Con
riferimento alle fonti normative che sono alla base della disciplina
delle associazioni, vi è la Costituzione italiana e il Codice
Civile.
La
prima, rappresenta la carta contenente i principi fondamentali della
Repubblica Italiana e si colloca ad un livello sovraordinato rispetto
alle leggi, le quali, laddove disciplinano una qualche fattispecie,
non possono essere in contrasto con i principi sopra citati.
Premesso
ciò, all’interno della Costituzione vengono presentati alcuni
principi basilari in tema di associazionismo: l’art. 2 ove si
afferma che “La
Repubblica riconosce i diritti inviolabili dell’uomo, sia come
singolo, sia nelle formazioni sociali ove si svolge la sua
personalità, e richiede adempimento dei doveri inderogabili di
solidarietà politica, economica e sociale”;
e l’art. 18 per il quale “I
cittadini hanno il diritto di associarsi liberamente, senza
autorizzazione, per fini che non sono vietati ai singoli dalla legge
penale”.
Dalla
lettura del dettato costituzionale, quindi, gli uomini possiedono il
diritto naturale di costituirsi in associazione, in maniera libera e
rispettosa della legalità.
Diritti,
questi, affermati fin dai i primi articoli della Costituzione, a
testimonianza del fatto che la libertà associativa rappresenta uno
dei pilastri fondamentali della Repubblica.
Per
quanto concerne, invece, le disposizioni contenute all’interno del
Codice Civile, risulta centrale il primo comma dell’art. 36.
Ordinamento e amministrazione delle associazioni non riconosciute. –
1. L’ordinamento interno e l’amministrazione delle associazioni
non riconosciute come persone giuridiche sono regolati dagli accordi
degli associati.
Pertanto, gli individui che intendono associarsi, possono “per
legge” decidere, come meglio ritengono opportuno, le regole di
funzionamento dell’associazione e come essa viene a strutturarsi al
proprio interno.
In
altre parole, se è vero che la Costituzione possiede importanza
primaria su tutte le leggi, al di sotto delle quali si collocano gli
accordi fra i privati, è altrettanto vero, proprio in virtù degli
stessi principi costituzionali e dell’art. 36 co.1 c.c., che i
soggetti privati possono darsi delle regole anche differenti rispetto
a quelle che la stessa legge prevede per la disciplina di altre
fattispecie come, ad esempio, le associazioni riconosciute o altri
enti non-profit.
Pertanto, la costituzione e la legge, delineano un perimetro entro il
quale la volontà dei soci di un’associazione non riconosciuta,
risulta “sovrana”.
Gli
strumenti attraverso cui si esprime tale volontà, sono l’atto
costitutivo e lo
statuto.
Un’associazione,
può venire alla luce per costituzione
simultanea oppure per
costituzione
successiva.
La
costituzione simultanea, si verifica nel momento in cui, taluni
individui, si riuniscono “in assemblea” e procedono alla
costituzione dell’associazione: tutti, simultaneamente, manifestano
la loro volontà di dare vita all’associazione.
Nel
caso di costituzione successiva, invece, rivestono un ruolo centrale
i soggetti promotori,
i quali propongono al pubblico interessato, il progetto associativo
della costituenda associazione, dando loro la possibilità di
aderire.
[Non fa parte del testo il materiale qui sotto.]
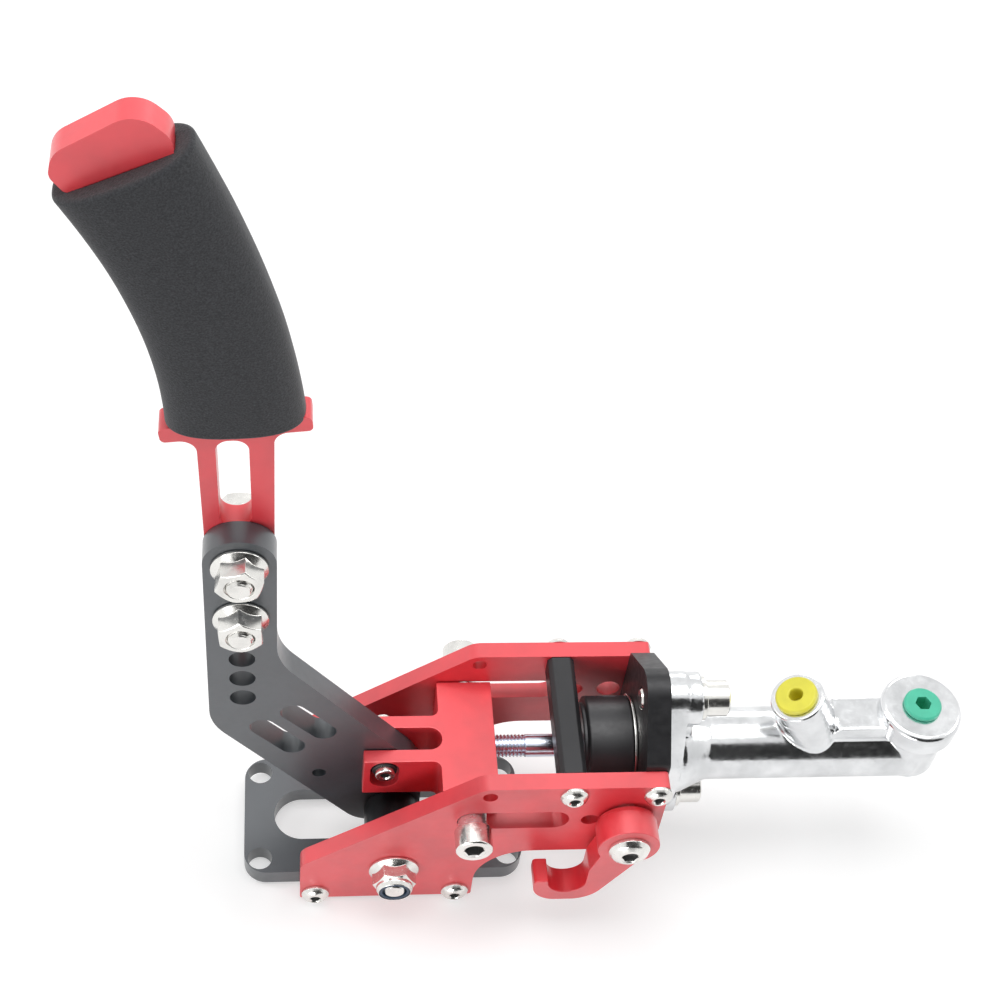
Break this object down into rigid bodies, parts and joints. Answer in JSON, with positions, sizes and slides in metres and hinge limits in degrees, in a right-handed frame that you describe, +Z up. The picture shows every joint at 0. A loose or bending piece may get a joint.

Avvenuta l’adesione al progetto associativo da parte di un
numero consistente di soggetti, i promotori convocano un’assemblea
costituente ove i soggetti che hanno manifestato la loro adesione,
deliberano sull’atto costitutivo dell’associazione e sui punti
contenuti nello statuto, dando vita all’associazione stessa.
In
questa seconda circostanza, potrebbe addirittura non rendersi
necessario, da parte dei promotori, che venga convocata l’assemblea
costituente in quanto, anziché proporre un programma al pubblico,
potrebbero direttamente formulare un vero e proprio atto costitutivo
e uno statuto da far approvare agli interessati; questi, con la loro
adesione, entrerebbero direttamente a far parte dell’associazione.